Our farm lay about 20 km out of town, bordered by a stretch of wilderness to the east, scattered rural settlements to the north, another farm to the west, and the great river flowing endlessly to the south.
The property came with a small cluster of red mud huts with thatched roofs – staff quarters. By renting the farm, we were essentially agreeing to take on the staff. A young woman named Eunice came to help me with the housework. Two men were tasked with watering the orange trees, maintaining the dirt track to the house, and keeping the grass short.

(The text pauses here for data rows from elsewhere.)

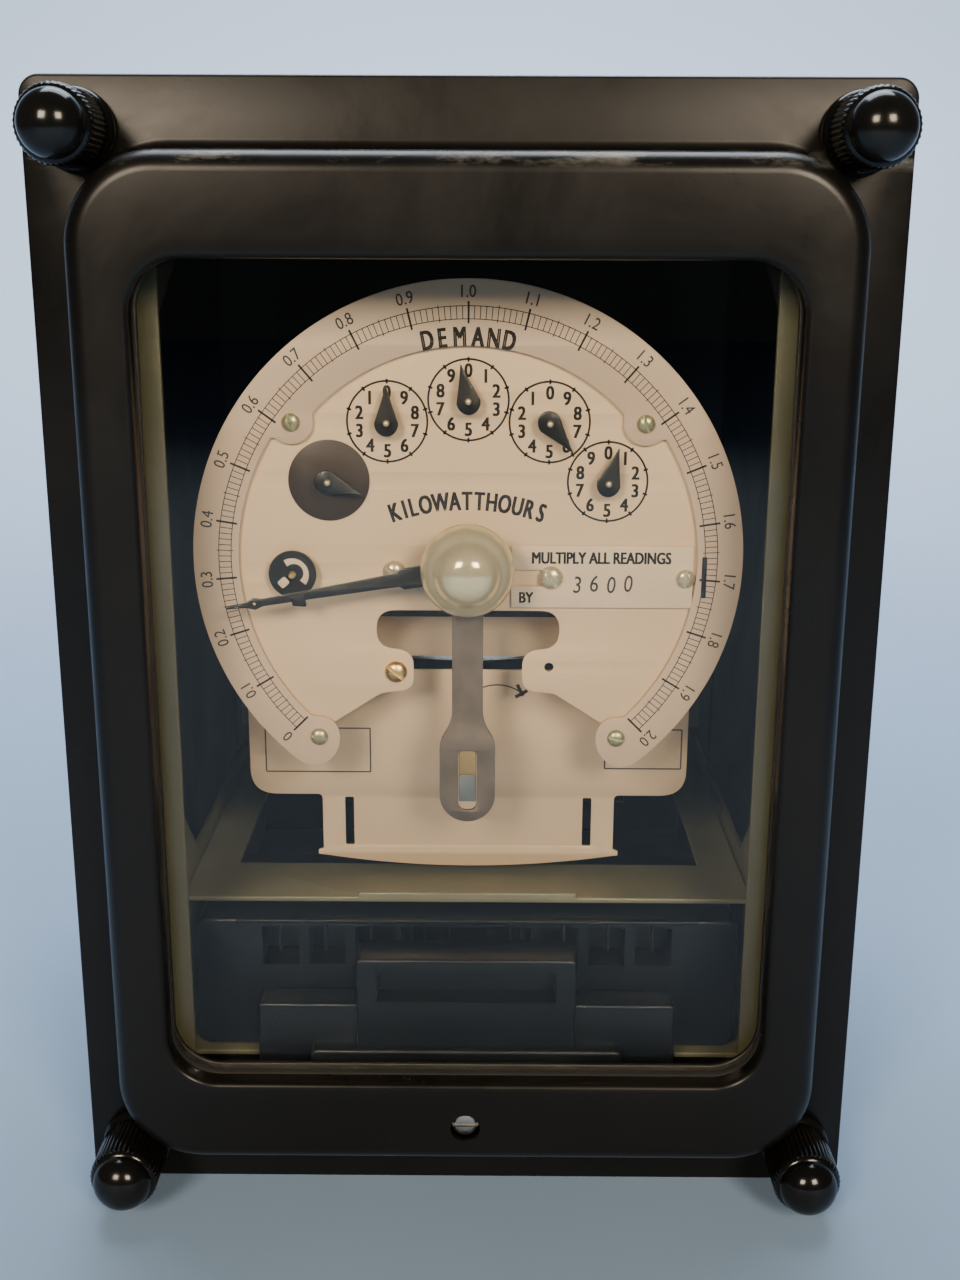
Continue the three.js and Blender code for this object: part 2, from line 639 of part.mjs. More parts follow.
// two stators: a laminated core astride the disk edge, a voltage coil above and a current coil below
const poleCentre = poleInner + poleWidth / 2;
function boxCoil(z0, z1, s) {
  const half = poleWidth / 2 + coilWall;
  const depth = coreDepth / 2 + coilWall;
  const clear = 0.4;
  const x = s * poleCentre;
  const bobbin = new THREE.Shape();
  bobbin.moveTo(x - half + 2, rotorY - depth);
  bobbin.lineTo(x + half - 2, rotorY - depth);
  bobbin.absarc(x + half - 2, rotorY - depth + 2, 2, -Math.PI / 2, 0);
  bobbin.absarc(x + half - 2, rotorY + depth - 2, 2, 0, Math.PI / 2);
  bobbin.absarc(x - half + 2, rotorY + depth - 2, 2, Math.PI / 2, Math.PI);
  bobbin.absarc(x - half + 2, rotorY - depth + 2, 2, Math.PI, Math.PI * 1.5);
  const body = new THREE.ExtrudeGeometry(bobbin, { depth: z1 - z0, bevelEnabled: false, curveSegments: 3 });
  body.translate(0, 0, z0);
  const reach = poleWidth / 2 + clear;
  return cut(body, block(x - reach, x + reach, rotorY - coreDepth / 2 - clear, rotorY + coreDepth / 2 + clear,
    z0 - 1, z1 + 1));
}
[['left', -1], ['right', 1]].forEach(([side, s]) => {
  const xs = (a, b) => (s > 0 ? [a, b] : [-b, -a]);
  const y0 = rotorY - coreDepth / 2;
  const y1 = rotorY + coreDepth / 2;
  piece(`stator_core_${side}`, join(
    block(...xs(coreOuter - poleWidth, coreOuter), y0, y1, coreBottom, coreTop),
    block(...xs(poleInner, coreOuter - 1), y0, y1, coreTop - limb, coreTop),
    block(...xs(poleInner, coreOuter - 1), y0, y1, coreBottom, coreBottom + limb),
    block(...xs(poleInner, poleInner + poleWidth), y0, y1, diskTop + airGap, coreTop - 1),
    block(...xs(poleInner, poleInner + poleWidth), y0, y1, coreBottom + 1, diskHeight - airGap)), lamination);
  piece(`voltage_coil_${side}`, boxCoil(diskTop + airGap + 1, coreTop - limb - 0.5, s), copper);
  piece(`current_coil_${side}`, boxCoil(coreBottom + limb + 0.5, diskHeight - airGap - 1, s), copper);
});

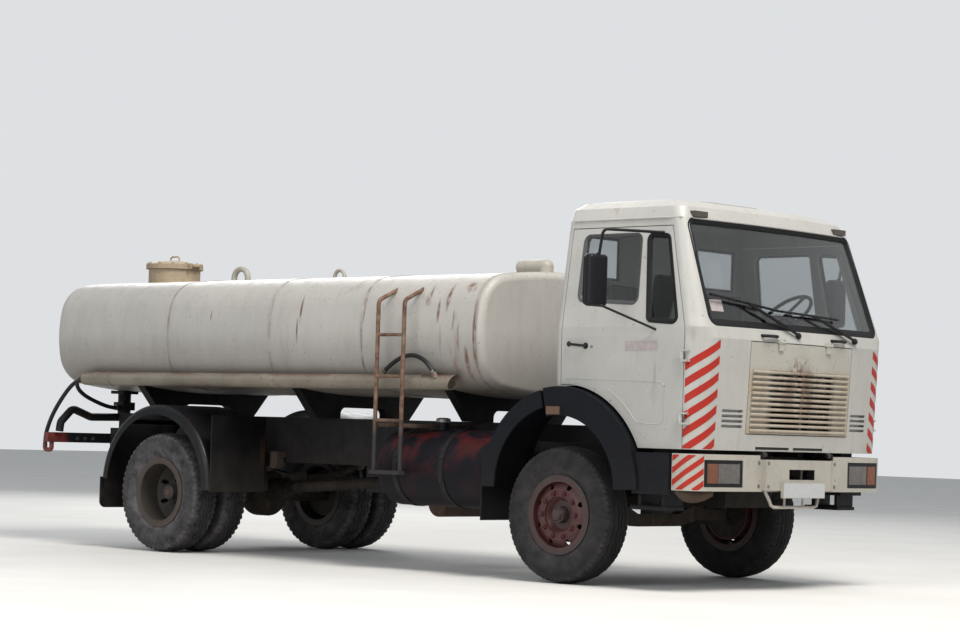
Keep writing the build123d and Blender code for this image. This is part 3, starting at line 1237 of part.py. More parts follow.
def make_cab_inside():
    seats = []
    for side in (-1, 1):
        cushion = block(ahead(180), ahead(680), side * 310, side * 810, 1700, 1850)
        cushion = fillet(cushion.edges(), 40)
        back = side_plate([(ahead(130), 1840), (ahead(260), 1840), (ahead(190), 2250), (ahead(90), 2250)], 310, 810)
        back = fillet(back.edges(), 30)
        base = block(ahead(230), ahead(620), side * 350, side * 770, CAB_LOW_REAR_Z - 60, 1705) - under_floor(FLOOR_T)
        if side < 0:
            back = mirrored(back)
        seats.append(cushion + back + base)
    save("seats", *seats)
    dash_profile = [(ahead(1300), 1700), (ahead(1300), 1925), (ahead(1120), 1925), (ahead(1010), 1850), (ahead(1010), 1700)]
    dash = side_plate(dash_profile, -1060, 1060) & cab_solid(CAB_WALL)
    save("dashboard", dash)
    column_top = (ahead(800), 560, 2090)
    column = rod((ahead(1050), 560, 1780), column_top, 32)
    plane = Plane(origin=column_top, z_dir=(ahead(800) - ahead(1050), 0, 2090 - 1780))
    ring = plane * Torus(215, 14)
    spokes = plane * Box(430, 26, 14)
    save("steering_wheel", (column - dash) + ring + spokes)


# Wipers: pivot, then the blade's far and near ends, each as y and height
WIPERS = (
    ((-85, 1888), (-1000, 2150), (-250, 2065)),
    ((665, 1880), (-225, 2065), (500, 2040)),
)


def on_screen(place, out):
    """Point so far out from the cab's front, at a y and height near the screen."""
    y, z = place
    belt_z, belt_face, half, _, _ = CAB_SECTIONS[2]
    top_z, top_face, _, _, _ = CAB_SECTIONS[3]
    lean = (z - belt_z) * (belt_face - top_face) / (top_z - belt_z)
    return (ahead(belt_face - lean - CAB_FRONT_BOW * (y / half) ** 2) + out, y, z)


def make_cab_trim():
    body = cab_solid(0)
    handles = []
    for side in (-1, 1):
        y = side * 432
        x = ahead(1380)
        z = 1872
        path = [(x - 60, y - 80, z), (x + 17, y - 80, z), (x + 17, y + 80, z), (x - 60, y + 80, z)]
        handles.append(bent_bar(path, 18, 12) - body)
    save("grab_handles", *handles)
    wipers = []
    for pivot, far, near in WIPERS:
        middle = ((far[0] + near[0]) / 2, (far[1] + near[1]) / 2)
        arm = rod(on_screen(pivot, -30), on_screen(pivot, 22), 16) + rod(on_screen(pivot, 16), on_screen(middle, 22), 7)
        wipers.append(fuse([arm, rod(on_screen(far, 17), on_screen(near, 17), 9)]) - cab_solid(-1))
    save("wipers", *wipers)
    hatch = block(ahead(330), ahead(690), -330, 330, ROOF_TOP - 10, ROOF_TOP + 18)
    hatch = fillet(hatch.edges().filter_by(Axis.Z), 60)
    save("roof_hatch", hatch - body)
    lamps = []
    for side in (-1, 1):
        corner = block(ahead(1000), ahead(1064), side * 800, side * 950, 2722, 2764) - body
        marker = block(ahead(-68), ahead(62), side * (BODY_HALF_W - 20), side * (BODY_HALF_W - 6), 1258, 1318)
        lamps += [corner, marker]
    save("marker_lamps", *lamps)


def make_mirrors():
    head = block(ahead(560), ahead(640), 1400, 1600, 2040, 2420)
    head = fillet(head.edges(), 30)
    arm = bent_bar([(ahead(880), 1075, 2600), (ahead(660), 1500, 2600), (ahead(620), 1500, 2380)], 40, 11)
    low = rod((ahead(905), 1160, 1885), (ahead(620), 1500, 2060), 9)
    left = fuse([head, arm, low]) - cab_solid(0)
    save("mirror_left", left)
    save("mirror_right", mirrored(left))


def main():
    make_wheels()
    make_front_axle()
    make_knuckles()
    make_springs()
    make_rear_axle()
    make_driveline()
    make_frame()
    make_tank()
    make_cradle()
    make_manhole()
    make_tank_fittings()
    make_hose_tubes()
    make_ladder()
    make_fuel_drum()
    make_reservoirs()
    make_boxes()
    make_exhaust()
    make_cab_rest()
    make_rear_fenders()
    make_arches()
    make_bumper()
    make_tilt_brackets()
    make_rear_gear()
    make_hoses()
    make_cab()
    make_cab_inside()
    make_cab_trim()
    make_mirrors()
    for name, shape in NODES.items():
        export_step(shape, f"parts/{name}.step")


main()
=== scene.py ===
import math

import bmesh
import bpy
from mathutils import Matrix, Vector
from mathutils.bvhtree import BVHTree


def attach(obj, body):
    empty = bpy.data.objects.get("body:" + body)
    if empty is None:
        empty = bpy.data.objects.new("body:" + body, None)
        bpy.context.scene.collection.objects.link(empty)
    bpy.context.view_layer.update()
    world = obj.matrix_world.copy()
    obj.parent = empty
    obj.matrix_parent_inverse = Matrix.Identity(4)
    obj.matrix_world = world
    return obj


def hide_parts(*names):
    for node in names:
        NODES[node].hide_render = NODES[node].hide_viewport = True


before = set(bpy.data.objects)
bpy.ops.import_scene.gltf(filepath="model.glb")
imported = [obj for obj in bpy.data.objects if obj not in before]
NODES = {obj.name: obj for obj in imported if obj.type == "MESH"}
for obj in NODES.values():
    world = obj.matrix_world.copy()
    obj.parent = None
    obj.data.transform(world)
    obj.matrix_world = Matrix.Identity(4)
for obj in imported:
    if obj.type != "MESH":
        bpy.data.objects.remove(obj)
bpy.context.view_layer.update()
AX1 = 2.455
AX2 = -2.045
WHEEL_Z = 0.512
SIDES = ((1, "left"), (-1, "right"))


def add_object(name, data):
    obj = bpy.data.objects.new(name, data)
    bpy.context.scene.collection.objects.link(obj)
    return obj


def circle(count, shift=0.0):
    """Cosine and sine of evenly spaced angles."""
    return [(math.cos(a), math.sin(a)) for a in (2 * math.pi * (k + shift) / count for k in range(count))]


# Camera matched to the photograph
CAM_PLACE = (15.039, -15.634, 1.107)
CAM_YAW = math.radians(132.849)
CAM_PITCH = math.radians(2.5056)
CAM_ROLL = math.radians(1.7005)
CAM_LENS = 96.317
ahead = Vector((math.cos(CAM_PITCH) * math.cos(CAM_YAW), math.cos(CAM_PITCH) * math.sin(CAM_YAW),
                math.sin(CAM_PITCH)))
level = ahead.cross(Vector((0, 0, 1))).normalized()
upright = level.cross(ahead)
right = level * math.cos(CAM_ROLL) + upright * math.sin(CAM_ROLL)
up = upright * math.cos(CAM_ROLL) - level * math.sin(CAM_ROLL)
cam_data = bpy.data.cameras.new("camera")
cam_data.sensor_width = 36.0
cam_data.lens = CAM_LENS
cam_data.clip_end = 300.0
camera = add_object("camera", cam_data)
camera.matrix_world = Matrix.Translation(CAM_PLACE) @ Matrix((right, up, -ahead)).transposed().to_4x4()
bpy.context.scene.camera = camera
bpy.context.scene.view_settings.view_transform = "Standard"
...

But after only a couple of nights, we woke to find the “lawn” mysteriously trimmed. Not by the men – it had been perfectly snipped during the night. Looking closer, we saw enormous round footprints pressed deep into the track leading to the river. Aha! We had a visitor. A hungry hippo had come up from the water to feast on the lush grass in front of our house. Cute, yes – but also famously unpredictable and dangerous. Night-time strolls in the garden were instantly off the list.

And the hippo wasn’t the only one roaming through our garden at night.
One night, I couldn’t sleep because a small herd of bachelor elephants had arrived and were devouring our mulberry bushes – literally right outside our bedroom window.
Another night, the lawn glimmered with hundreds of tiny lights… eyes reflecting our spotlight. A whole buffalo herd had surrounded the washing we’d forgotten on the line. That night we simply left it there. No thief in their right mind would go anywhere near our newly appointed “animal security guards.”

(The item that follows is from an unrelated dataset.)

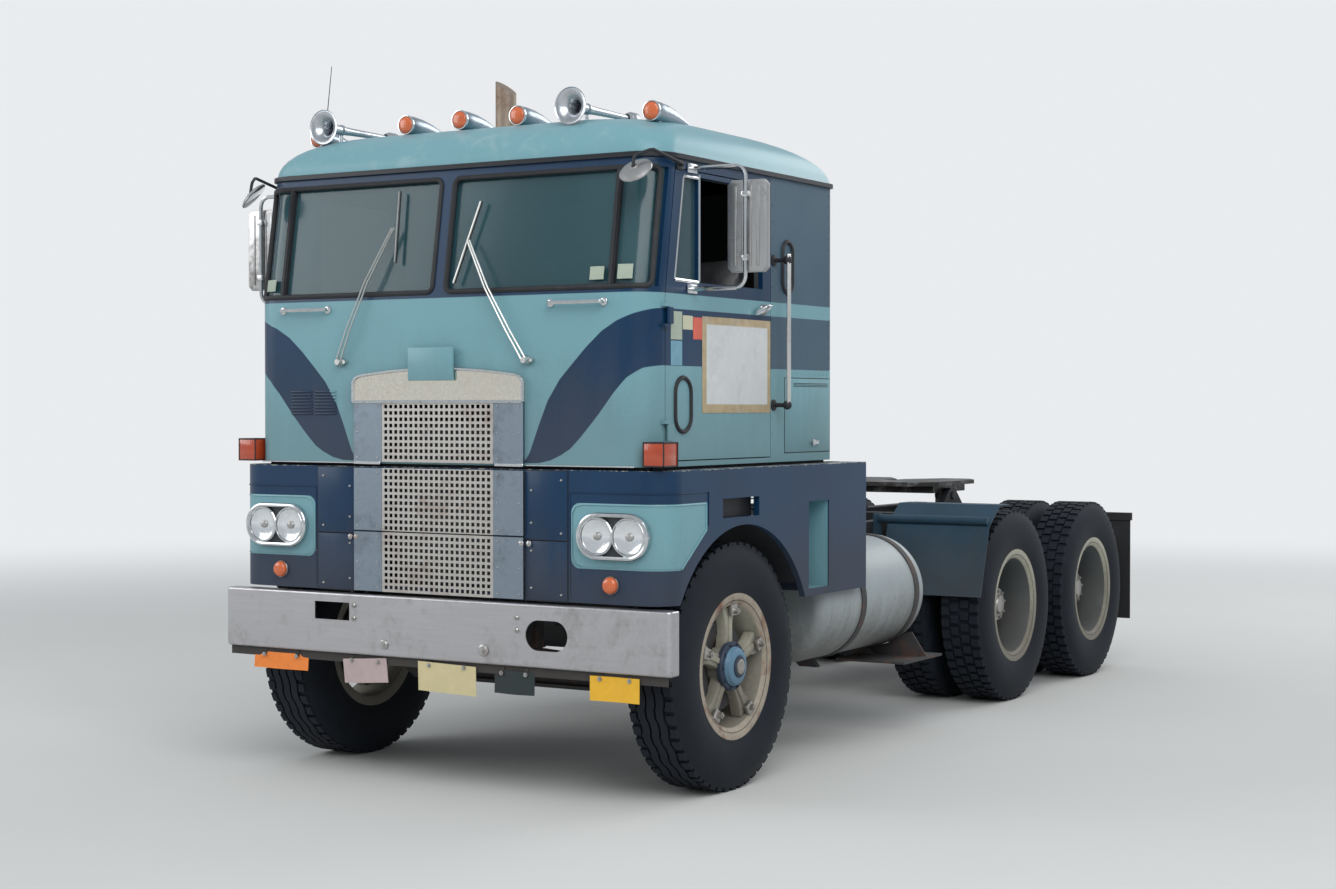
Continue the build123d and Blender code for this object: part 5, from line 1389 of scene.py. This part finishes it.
sideShapes = {
    "lowerHold": (0.328, 1.708, 0.132, 0.232), "upperHold": (1.285, 2.348, 0.097, 0.237), "holdRadius": 0.0098,
    "boss": ((0.0, 0.0), (0.0, 0.026), (0.006, 0.025), (0.012, 0.0205), (0.019, 0.02), (0.019, 0.0)),
    "wing": ((-0.09, -0.027), (0.03, 0.003), (0.054, 0.024), (0.02, 0.026), (-0.082, -0.002)),
    "vent": {"x": 1.081, "front": 0.262, "bar": 0.47, "low": 2.24, "high": 2.686, "lean": 0.0755},
    "latchPlate": ((0.0, 0.0), (0.0, 0.0175), (0.007, 0.0165), (0.01, 0.0155), (0.01, 0.0)),
    "rivets": (  # x, first station and height, step in each, count
        (1.0852, 1.712, 1.47, 0.0, 0.052, 25), (1.0855, 1.34, 1.856, 0.045, 0.0, 9),
        (1.0855, 1.14, 1.5, 0.0, 0.075, 16),
    ),
    "sign": ((0.493, 1.118), (1.672, 2.092)), "handle": (1.045, 2.14), "latch": (1.5415, 1.531),
    "locker": ((1.262, 1.725), (1.487, 1.832)), "lockerVent": (1.346, 1.7, 1.794),
}


def addRingOnSide(bm, centre, size, radius, out=0.002):
    # a closed oval tube that lies on the cab's side
    pairs = ovalOutline(size[0], size[1])
    ring = [at(cabSkin["half"] + out, centre[0] + a, centre[1] + b) for a, b in pairs]
    addTube(bm, ring, radius, 0.0, 12, closed=True)


def makeDoorFittings(side):
    rings, chrome = bmesh.new(), bmesh.new()
    station, z, width, height = sideShapes["lowerHold"]
    addRingOnSide(rings, (station, z), (width, height), sideShapes["holdRadius"])
    # the door handle, a chrome wing on a boss
    station, z = sideShapes["handle"]
    addTurned(chrome, sideShapes["boss"], at(cabSkin["half"], station, z + 0.002), "X", 28, False)
    addPlate(chrome, sideShapes["wing"], at(1.0982, station, z), (0, 1, 0), (0, 0, 1), 0.0125, 0.0035)
    # the vent window's bright frame
    vent = sideShapes["vent"]
    x, front, bar, low, high = (vent[name] for name in ("x", "front", "bar", "low", "high"))
    addTube(chrome, [at(x, front, low), at(x, front + vent["lean"], high), at(x, bar, high)], 0.0075, 0.014, 8)
    addTube(chrome, [at(x, bar, 2.7), at(x, bar, 2.236), at(x, front, low)], 0.0085, 0.014, 8)
    turnOver(side, rings, chrome)
    finishPiece(f"door_{side}_hold_ring", rings, "gasket", f"door_{side}", (), 40)
    finishPiece(f"door_{side}_bright_parts", chrome, "chrome", f"door_{side}", (), 40, 1e-6)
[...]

Life in this paradise could be tough. Power cuts were frequent, the water pump regularly choked with fine silt, and when it rained the dirt road turned into a slick ribbon of soap, demanding careful driving to avoid getting bogged down.
But despite the challenges, the wilderness wrapped around us like a spell. We had a safari on our doorstep.

Soon after settling in, long after I had packed up my Swiss life and stored everything in boxes, the day finally came when my belongings were delivered to the farm. They had been loaded into two old Land Rovers in the UK, shipped from Southampton to Walvis Bay in Namibia, and then driven halfway across the continent to Zambia.
As I unpacked, box by box, I rediscovered things I had forgotten – crockery, linens, utensils, a few framed pictures… and then the picture: the photograph of five enormous bull elephants walking inches from the camera.

I studied it more closely. This time with a safari guide’s eyes. And suddenly my breath caught. I stared – stunned, unable to speak.
Now that I knew Botswana’s landscapes and a few safari areas more intimately, the truth hit me at once: I could see exactly where the picture had been taken. Botswana is a flat, sandy basin with only a few small hills – ancient dunes and a handful of rocky outcrops – and I recognised the one in the background immediately.

Those five elephants were walking the well-trodden elephant path to the Savuti waterhole in Chobe National Park.
For years, I had driven guests through Savuti and taken them to that exact waterhole, watching elephants brush past our vehicle on their way to drink – the same path, the same ancient route I was now seeing in the photograph from my old Swiss bedroom wall.

From my home in the Swiss countryside, I had once declared I was going back to “MY ELEPHANTS.”
And without knowing it, I had travelled to the EXACT place those elephants had walked.

I had lived there.
I had worked there.
I had guided safaris there.

Completely unaware that my words – my vision, my longing – had been uncannily, perfectly true.

It felt like recognising a star hidden between the twinkles.

I had gone back to where my elephants walked.